◆ The exercise: Return the full material exactly.

# # # #

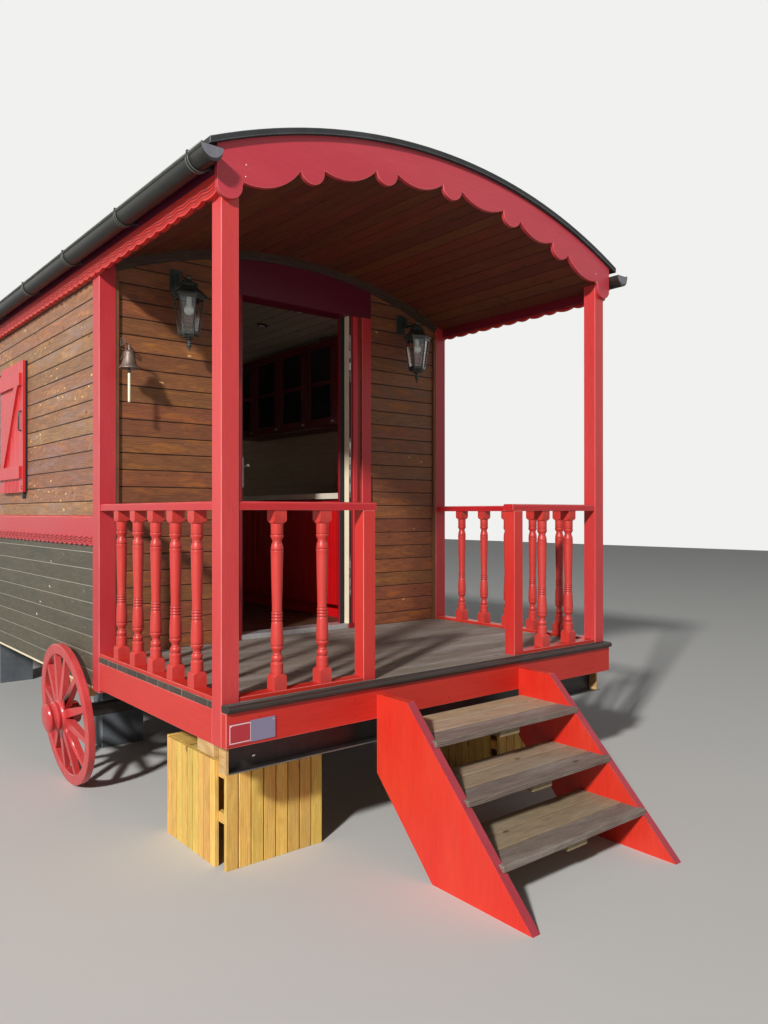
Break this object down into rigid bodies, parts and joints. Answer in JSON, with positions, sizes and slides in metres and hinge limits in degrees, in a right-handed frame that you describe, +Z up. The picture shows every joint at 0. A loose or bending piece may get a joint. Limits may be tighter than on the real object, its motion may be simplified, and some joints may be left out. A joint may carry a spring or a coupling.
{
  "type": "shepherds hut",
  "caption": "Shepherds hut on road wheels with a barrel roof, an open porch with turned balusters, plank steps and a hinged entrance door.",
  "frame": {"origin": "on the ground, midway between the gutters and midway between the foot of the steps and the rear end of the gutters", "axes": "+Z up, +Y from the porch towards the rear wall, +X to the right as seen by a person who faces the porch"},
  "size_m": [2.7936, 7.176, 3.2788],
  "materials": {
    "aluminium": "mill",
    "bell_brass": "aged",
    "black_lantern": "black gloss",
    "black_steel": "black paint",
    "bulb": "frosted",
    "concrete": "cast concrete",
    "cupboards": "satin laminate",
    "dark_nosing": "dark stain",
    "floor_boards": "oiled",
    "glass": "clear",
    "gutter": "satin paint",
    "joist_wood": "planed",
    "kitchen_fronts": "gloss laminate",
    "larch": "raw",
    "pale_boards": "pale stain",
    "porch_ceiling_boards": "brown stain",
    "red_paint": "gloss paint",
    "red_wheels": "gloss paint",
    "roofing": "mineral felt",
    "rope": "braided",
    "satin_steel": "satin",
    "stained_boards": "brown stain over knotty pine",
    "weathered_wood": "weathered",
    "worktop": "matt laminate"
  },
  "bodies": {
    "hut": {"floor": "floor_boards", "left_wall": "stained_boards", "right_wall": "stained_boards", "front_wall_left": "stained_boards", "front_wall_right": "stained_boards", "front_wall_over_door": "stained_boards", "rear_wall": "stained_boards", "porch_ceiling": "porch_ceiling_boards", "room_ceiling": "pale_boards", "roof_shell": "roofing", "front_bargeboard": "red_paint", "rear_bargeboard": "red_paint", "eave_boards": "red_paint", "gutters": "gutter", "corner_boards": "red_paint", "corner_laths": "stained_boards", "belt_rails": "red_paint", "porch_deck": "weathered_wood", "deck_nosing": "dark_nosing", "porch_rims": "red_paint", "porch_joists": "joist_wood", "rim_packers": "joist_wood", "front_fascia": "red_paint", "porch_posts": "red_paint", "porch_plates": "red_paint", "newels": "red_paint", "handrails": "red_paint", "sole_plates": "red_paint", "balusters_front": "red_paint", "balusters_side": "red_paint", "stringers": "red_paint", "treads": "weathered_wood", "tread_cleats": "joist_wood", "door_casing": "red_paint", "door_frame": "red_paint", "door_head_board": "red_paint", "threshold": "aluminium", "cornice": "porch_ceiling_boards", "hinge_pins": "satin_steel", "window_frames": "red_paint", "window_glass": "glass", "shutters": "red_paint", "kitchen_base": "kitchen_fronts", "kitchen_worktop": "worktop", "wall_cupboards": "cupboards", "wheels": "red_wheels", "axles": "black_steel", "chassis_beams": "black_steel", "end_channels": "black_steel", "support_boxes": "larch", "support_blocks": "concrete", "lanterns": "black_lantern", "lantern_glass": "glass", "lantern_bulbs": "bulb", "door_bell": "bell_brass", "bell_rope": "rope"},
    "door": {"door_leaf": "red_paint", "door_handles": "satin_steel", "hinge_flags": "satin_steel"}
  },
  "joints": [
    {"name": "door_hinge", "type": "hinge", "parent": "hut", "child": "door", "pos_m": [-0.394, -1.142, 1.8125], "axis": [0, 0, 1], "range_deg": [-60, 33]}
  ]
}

# # # #

◆ Task solution:
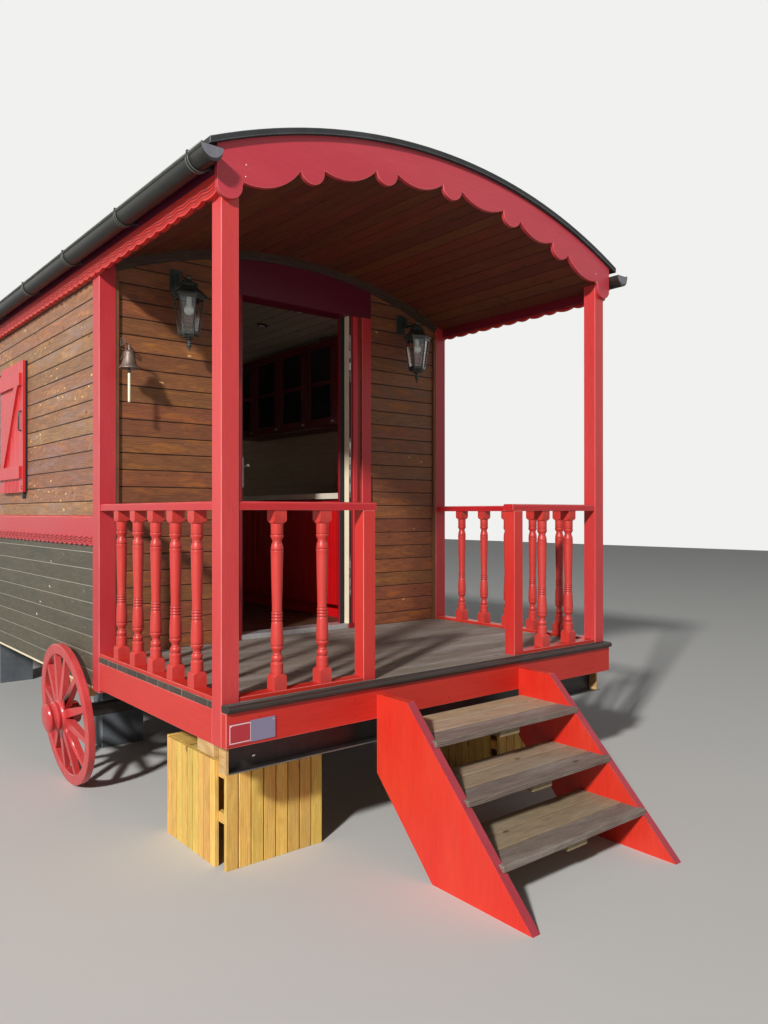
Break this object down into rigid bodies, parts and joints. Answer in JSON, with positions, sizes and slides in metres and hinge limits in degrees, in a right-handed frame that you describe, +Z up. The picture shows every joint at 0. A loose or bending piece may get a joint. Limits may be tighter than on the real object, its motion may be simplified, and some joints may be left out. A joint may carry a spring or a coupling.
{
  "type": "shepherds hut",
  "caption": "Shepherds hut on road wheels with a barrel roof, an open porch with turned balusters, plank steps and a hinged entrance door.",
  "frame": {"origin": "on the ground, midway between the gutters and midway between the foot of the steps and the rear end of the gutters", "axes": "+Z up, +Y from the porch towards the rear wall, +X to the right as seen by a person who faces the porch"},
  "size_m": [2.7936, 7.176, 3.2788],
  "materials": {
    "aluminium": "mill",
    "bell_brass": "aged",
    "black_lantern": "black gloss",
    "black_steel": "black paint",
    "bulb": "frosted",
    "concrete": "cast concrete",
    "cupboards": "satin laminate",
    "dark_nosing": "dark stain",
    "floor_boards": "oiled",
    "glass": "clear",
    "gutter": "satin paint",
    "joist_wood": "planed",
    "kitchen_fronts": "gloss laminate",
    "larch": "raw",
    "pale_boards": "pale stain",
    "porch_ceiling_boards": "brown stain",
    "red_paint": "gloss paint",
    "red_wheels": "gloss paint",
    "roofing": "mineral felt",
    "rope": "braided",
    "satin_steel": "satin",
    "stained_boards": "brown stain over knotty pine",
    "weathered_wood": "weathered",
    "worktop": "matt laminate"
  },
  "bodies": {
    "hut": {"floor": "floor_boards", "left_wall": "stained_boards", "right_wall": "stained_boards", "front_wall_left": "stained_boards", "front_wall_right": "stained_boards", "front_wall_over_door": "stained_boards", "rear_wall": "stained_boards", "porch_ceiling": "porch_ceiling_boards", "room_ceiling": "pale_boards", "roof_shell": "roofing", "front_bargeboard": "red_paint", "rear_bargeboard": "red_paint", "eave_boards": "red_paint", "gutters": "gutter", "corner_boards": "red_paint", "corner_laths": "stained_boards", "belt_rails": "red_paint", "porch_deck": "weathered_wood", "deck_nosing": "dark_nosing", "porch_rims": "red_paint", "porch_joists": "joist_wood", "rim_packers": "joist_wood", "front_fascia": "red_paint", "porch_posts": "red_paint", "porch_plates": "red_paint", "newels": "red_paint", "handrails": "red_paint", "sole_plates": "red_paint", "balusters_front": "red_paint", "balusters_side": "red_paint", "stringers": "red_paint", "treads": "weathered_wood", "tread_cleats": "joist_wood", "door_casing": "red_paint", "door_frame": "red_paint", "door_head_board": "red_paint", "threshold": "aluminium", "cornice": "porch_ceiling_boards", "hinge_pins": "satin_steel", "window_frames": "red_paint", "window_glass": "glass", "shutters": "red_paint", "kitchen_base": "kitchen_fronts", "kitchen_worktop": "worktop", "wall_cupboards": "cupboards", "wheels": "red_wheels", "axles": "black_steel", "chassis_beams": "black_steel", "end_channels": "black_steel", "support_boxes": "larch", "support_blocks": "concrete", "lanterns": "black_lantern", "lantern_glass": "glass", "lantern_bulbs": "bulb", "door_bell": "bell_brass", "bell_rope": "rope"},
    "door": {"door_leaf": "red_paint", "door_handles": "satin_steel", "hinge_flags": "satin_steel"}
  },
  "joints": [
    {"name": "door_hinge", "type": "hinge", "parent": "hut", "child": "door", "pos_m": [-0.394, -1.142, 1.8125], "axis": [0, 0, 1], "range_deg": [-60, 33]}
  ]
}